If so, what is the general (and elegant) approach to such systems?
There exist a related question on PSE "Hamiltonian function for classical hard-sphere elastic collision", but the setting is more cumbersome.
Answer
I think I got how to deal with the problem in a straightforward way, without the passage to a limit.
Let the phase space of the initial problem be the half plane
$$\{ \,(q,p) \; | \; q > 0\},$$
the wall is at $q=0$. In this phase space when the particle reaches the point $(0, p)$ it instantaneously teleports to the point $(0, -p)$. Particle trajectories are thus discontinuous.
The trick now is to glue the half plane into a cone, so that particle trajectories will become continuous. At the same time the particles are considered free on the entire trajectory, yielding the Hamiltonian being just a kinetic energy. Sorry for the lack of appropriate drawings, but I hope it is not so hard to imagine. The operation can be formally achieved with a non-canonical change of coordinates to $(r, \varphi)$:
$$\begin{cases} p = 2 r \sin \dfrac{\varphi}{2}, \\[.5em] q = 2 r \cos \dfrac{\varphi}{2}. \end{cases}$$
These are actually polar coordinates in a plane perpendicular to the cone axis. The symplectic form $dp \land dq$ transforms to $2r \, d \varphi \land dr$, or, in other words, the Poisson matrix becomes
$$ \begin{bmatrix} 0 & \dfrac{1}{2r} \\ -\dfrac{1}{2r} & 0 \end{bmatrix} $$
The Hamiltonian (kinetic energy) is given by
$$H = \frac{2}{m} r^2 \sin^2 \frac{\varphi}{2}.$$
All of the above leads to the Hamiltonian flow of
$$X_H = \frac{1}{2m} r \sin \varphi \frac{\partial}{\partial r} - \frac{1 - \cos \varphi}{m} \frac{\partial}{\partial \varphi}$$
and the equations of motion of
$$\begin{cases} \dfrac{d r}{dt} = \dfrac{1}{2m} r \sin \varphi, \\[.5em] \dfrac{d \varphi}{dt} = -\dfrac{1}{m} (1 - \cos \varphi). \end{cases}$$
These are amenable to a relatively simple integration, free of the subtleties of special functions. As result one gets as a solution
$$\begin{gather} \cot \dfrac{\varphi(t)}{2} = C_1+ \dfrac{t}{m}, \\[.5em] r(t) = C_2 \sqrt{1 + \cot^2 \dfrac{\varphi(t)}{2}}, \end{gather}$$
which also can be obtained directly from the known solution in $(q,p)$ half-plane and coordinate transformation rules.
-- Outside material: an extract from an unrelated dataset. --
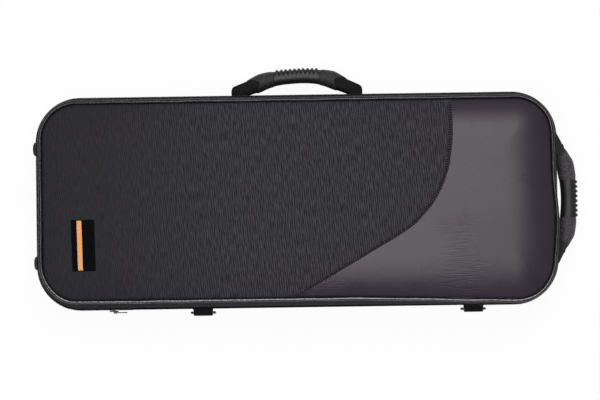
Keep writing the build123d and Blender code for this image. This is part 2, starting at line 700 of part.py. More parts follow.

To sum up, the effect of the wall is accounted for via the change of the phase space topology. Thus, particles are considered free, with a Hamiltonian being a kinetic energy which is preserved. As far as I reckon the phase space is not a cotangent bundle of a configuration space anymore. If this is true along with all the above derivation, this represents probably the most simple case of a phase space that is not a cotangent bundle.
Although at first I was guided by geometrical reasoning about the phase space, now I have been thinking about the coordinate transformation itself. I came up with another transform, which is much closer to the original coordinates:
$$\begin{cases} p = \operatorname{sgn} \! \left(\, \widetilde q \,\right) \, \widetilde p, \\[.5em] q = \left|\, \widetilde q \, \right| . \end{cases}$$
Here it is assumed that $\frac{d}{dx} \operatorname{sgn} x = 0$. Then $dp \land dq = d \, \widetilde p \land d \, \widetilde q$ and the Hamiltonian is the one of a free particle:
$$H = \frac{\; \widetilde p^{\, 2} \!}{2m}.$$
Like with trigonometric coordinate transformation there seems to be a need to choose the right branch for the transform $q \mapsto \widetilde q$, but since $q \geqslant 0$ there is no ambiguity.